- _Objective_: Write the material out again exactly.

* begin Supplied data *

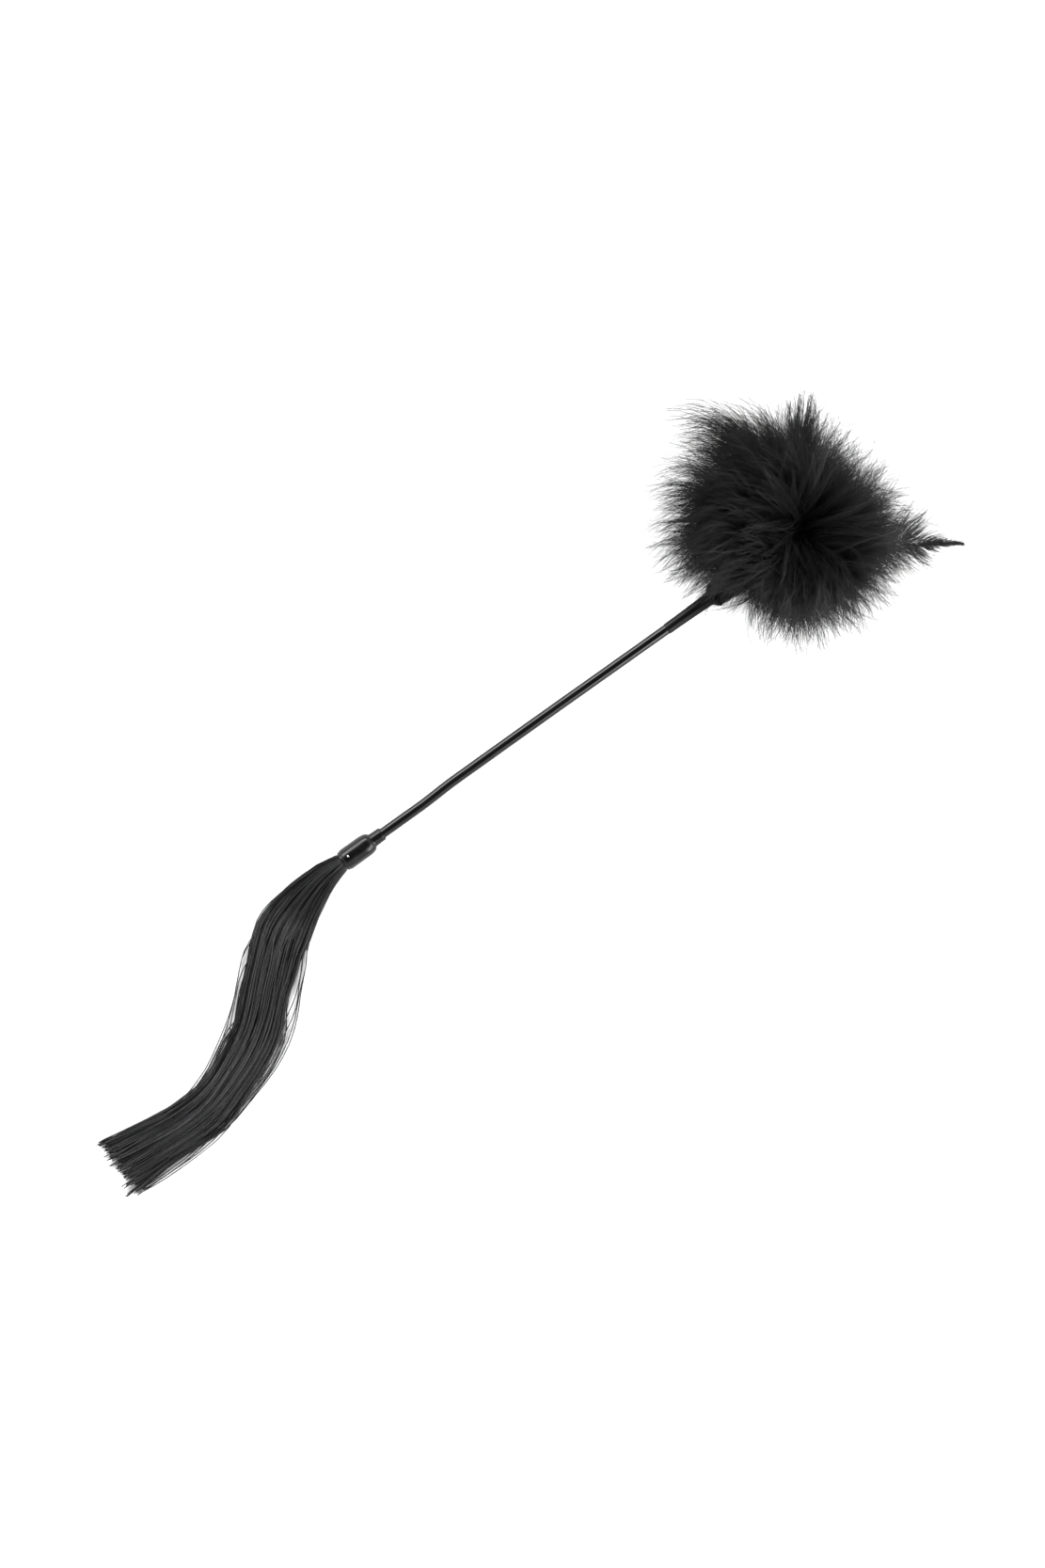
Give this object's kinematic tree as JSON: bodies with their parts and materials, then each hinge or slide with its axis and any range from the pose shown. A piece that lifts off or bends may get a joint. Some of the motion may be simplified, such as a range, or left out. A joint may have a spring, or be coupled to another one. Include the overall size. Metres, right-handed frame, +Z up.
{
  "type": "feather duster",
  "caption": "Slim two-ended duster: a thin rod with a fluffy feather puff bound to one end and a long tassel of soft rubber strands, held in a moulded ferrule, on the other.",
  "frame": {"origin": "on the surface it lies on, under the middle of everything but the loose strands", "axes": "+Z up from the surface; +X along the rod, from the tassel's ferrule to the feathers; +Y the side of the longer feathers"},
  "size_m": [0.586, 0.1804, 0.0919],
  "materials": {
    "rod_plastic": "gloss black, extruded",
    "ferrule_plastic": "gloss black, moulded",
    "pin_steel": "small steel brad",
    "root_adhesive": "set adhesive",
    "binding_thread": "wound black thread",
    "sleeve_plastic": "shrunk-on sleeve, satin",
    "feather_down": "dyed black down",
    "strand_rubber": "satin black rubber"
  },
  "bodies": {
    "root": {"handle_rod": "rod_plastic", "tassel_ferrule": "ferrule_plastic", "ferrule_pin": "pin_steel", "root_adhesive_plug": "root_adhesive", "quill_binding_thread": "binding_thread", "binding_sleeve": "sleeve_plastic", "front_feather_1": "feather_down", "front_feather_2": "feather_down", "front_feather_3": "feather_down", "front_feather_4": "feather_down", "tip_feather": "feather_down", "tuft_feather": "feather_down", "middle_feather_1": "feather_down", "middle_feather_2": "feather_down", "middle_feather_3": "feather_down", "middle_feather_4": "feather_down", "middle_feather_5": "feather_down", "middle_feather_6": "feather_down", "back_feather_1": "feather_down", "back_feather_2": "feather_down", "back_feather_3": "feather_down", "back_feather_4": "feather_down", "back_feather_5": "feather_down", "back_feather_6": "feather_down", "drooping_feather_1": "feather_down", "drooping_feather_2": "feather_down", "drooping_feather_3": "feather_down", "drooping_feather_4": "feather_down", "drooping_feather_5": "feather_down", "drooping_feather_6": "feather_down", "tassel_lock_01": "strand_rubber", "tassel_lock_02": "strand_rubber", "tassel_lock_03": "strand_rubber", "tassel_lock_04": "strand_rubber", "tassel_lock_05": "strand_rubber", "tassel_lock_06": "strand_rubber", "tassel_lock_07": "strand_rubber", "tassel_lock_08": "strand_rubber", "tassel_lock_09": "strand_rubber", "tassel_lock_10": "strand_rubber", "tassel_lock_11": "strand_rubber", "tassel_lock_12": "strand_rubber", "tassel_lock_13": "strand_rubber", "tassel_lock_14": "strand_rubber", "tassel_lock_15": "strand_rubber", "tassel_lock_16": "strand_rubber", "tassel_lock_17": "strand_rubber", "tassel_lock_18": "strand_rubber", "tassel_lock_19": "strand_rubber", "tassel_lock_20": "strand_rubber", "tassel_lock_21": "strand_rubber", "tassel_lock_22": "strand_rubber", "tassel_lock_23": "strand_rubber", "tassel_lock_24": "strand_rubber", "tassel_lock_25": "strand_rubber", "tassel_lock_26": "strand_rubber", "tassel_lock_27": "strand_rubber", "tassel_lock_28": "strand_rubber"}
  },
  "joints": []
}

* end Supplied data *

- _Completed task_:
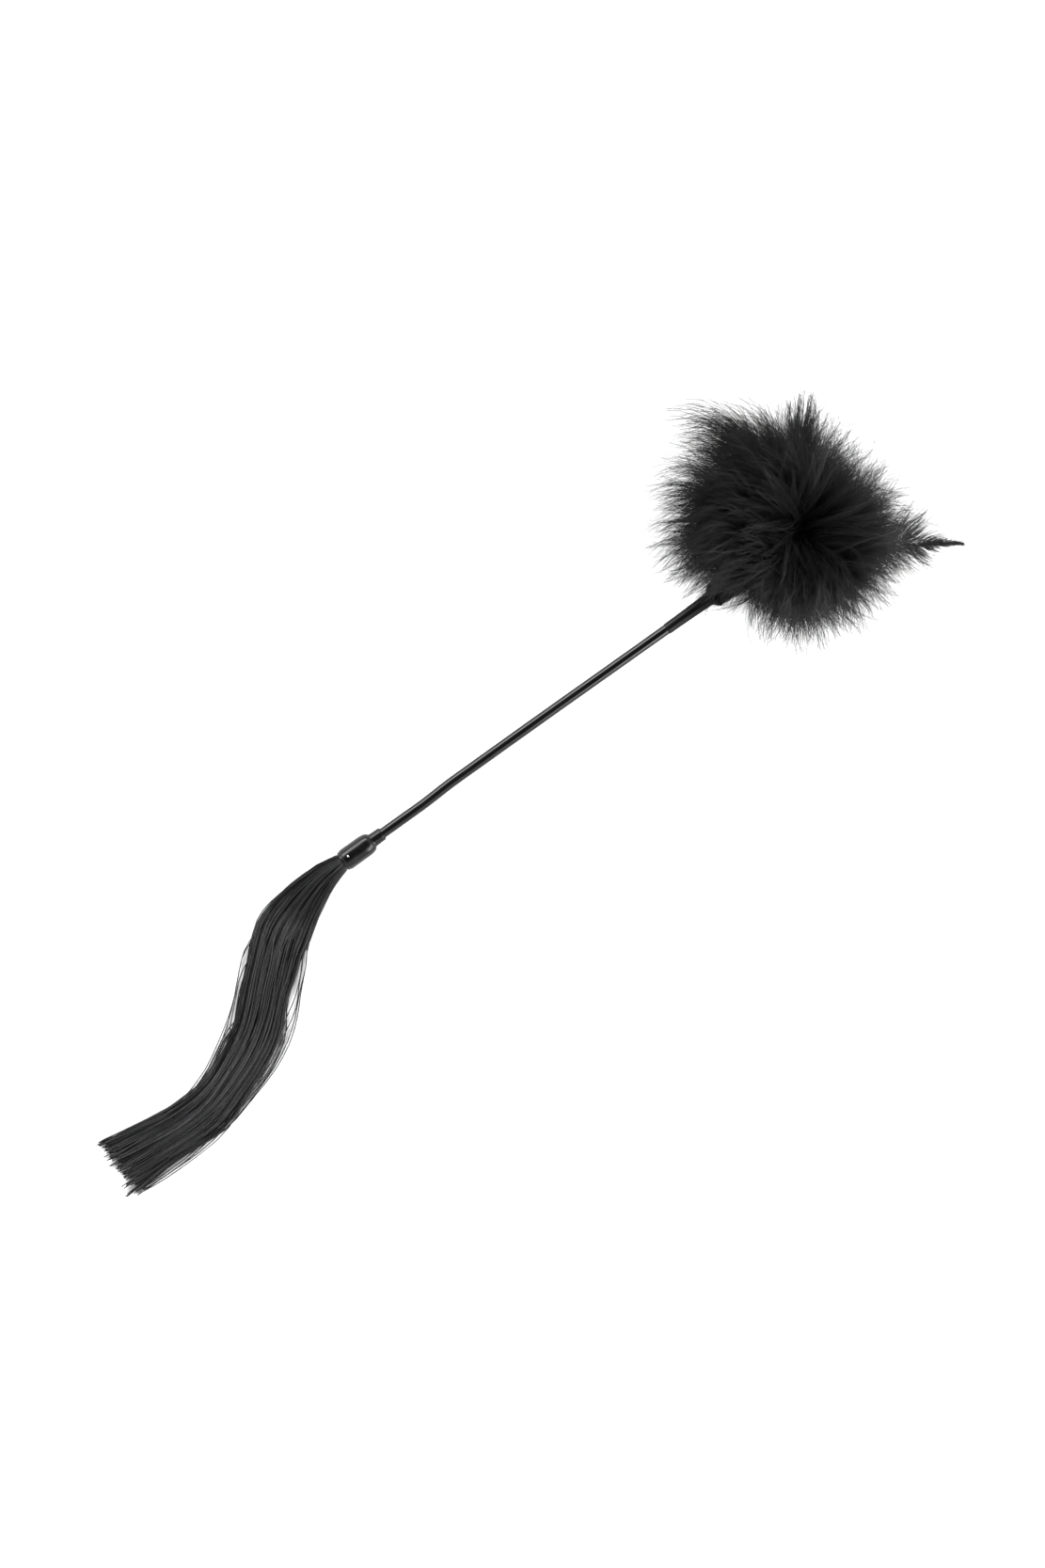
Give this object's kinematic tree as JSON: bodies with their parts and materials, then each hinge or slide with its axis and any range from the pose shown. A piece that lifts off or bends may get a joint. Some of the motion may be simplified, such as a range, or left out. A joint may have a spring, or be coupled to another one. Include the overall size. Metres, right-handed frame, +Z up.
{
  "type": "feather duster",
  "caption": "Slim two-ended duster: a thin rod with a fluffy feather puff bound to one end and a long tassel of soft rubber strands, held in a moulded ferrule, on the other.",
  "frame": {"origin": "on the surface it lies on, under the middle of everything but the loose strands", "axes": "+Z up from the surface; +X along the rod, from the tassel's ferrule to the feathers; +Y the side of the longer feathers"},
  "size_m": [0.586, 0.1804, 0.0919],
  "materials": {
    "rod_plastic": "gloss black, extruded",
    "ferrule_plastic": "gloss black, moulded",
    "pin_steel": "small steel brad",
    "root_adhesive": "set adhesive",
    "binding_thread": "wound black thread",
    "sleeve_plastic": "shrunk-on sleeve, satin",
    "feather_down": "dyed black down",
    "strand_rubber": "satin black rubber"
  },
  "bodies": {
    "root": {"handle_rod": "rod_plastic", "tassel_ferrule": "ferrule_plastic", "ferrule_pin": "pin_steel", "root_adhesive_plug": "root_adhesive", "quill_binding_thread": "binding_thread", "binding_sleeve": "sleeve_plastic", "front_feather_1": "feather_down", "front_feather_2": "feather_down", "front_feather_3": "feather_down", "front_feather_4": "feather_down", "tip_feather": "feather_down", "tuft_feather": "feather_down", "middle_feather_1": "feather_down", "middle_feather_2": "feather_down", "middle_feather_3": "feather_down", "middle_feather_4": "feather_down", "middle_feather_5": "feather_down", "middle_feather_6": "feather_down", "back_feather_1": "feather_down", "back_feather_2": "feather_down", "back_feather_3": "feather_down", "back_feather_4": "feather_down", "back_feather_5": "feather_down", "back_feather_6": "feather_down", "drooping_feather_1": "feather_down", "drooping_feather_2": "feather_down", "drooping_feather_3": "feather_down", "drooping_feather_4": "feather_down", "drooping_feather_5": "feather_down", "drooping_feather_6": "feather_down", "tassel_lock_01": "strand_rubber", "tassel_lock_02": "strand_rubber", "tassel_lock_03": "strand_rubber", "tassel_lock_04": "strand_rubber", "tassel_lock_05": "strand_rubber", "tassel_lock_06": "strand_rubber", "tassel_lock_07": "strand_rubber", "tassel_lock_08": "strand_rubber", "tassel_lock_09": "strand_rubber", "tassel_lock_10": "strand_rubber", "tassel_lock_11": "strand_rubber", "tassel_lock_12": "strand_rubber", "tassel_lock_13": "strand_rubber", "tassel_lock_14": "strand_rubber", "tassel_lock_15": "strand_rubber", "tassel_lock_16": "strand_rubber", "tassel_lock_17": "strand_rubber", "tassel_lock_18": "strand_rubber", "tassel_lock_19": "strand_rubber", "tassel_lock_20": "strand_rubber", "tassel_lock_21": "strand_rubber", "tassel_lock_22": "strand_rubber", "tassel_lock_23": "strand_rubber", "tassel_lock_24": "strand_rubber", "tassel_lock_25": "strand_rubber", "tassel_lock_26": "strand_rubber", "tassel_lock_27": "strand_rubber", "tassel_lock_28": "strand_rubber"}
  },
  "joints": []
}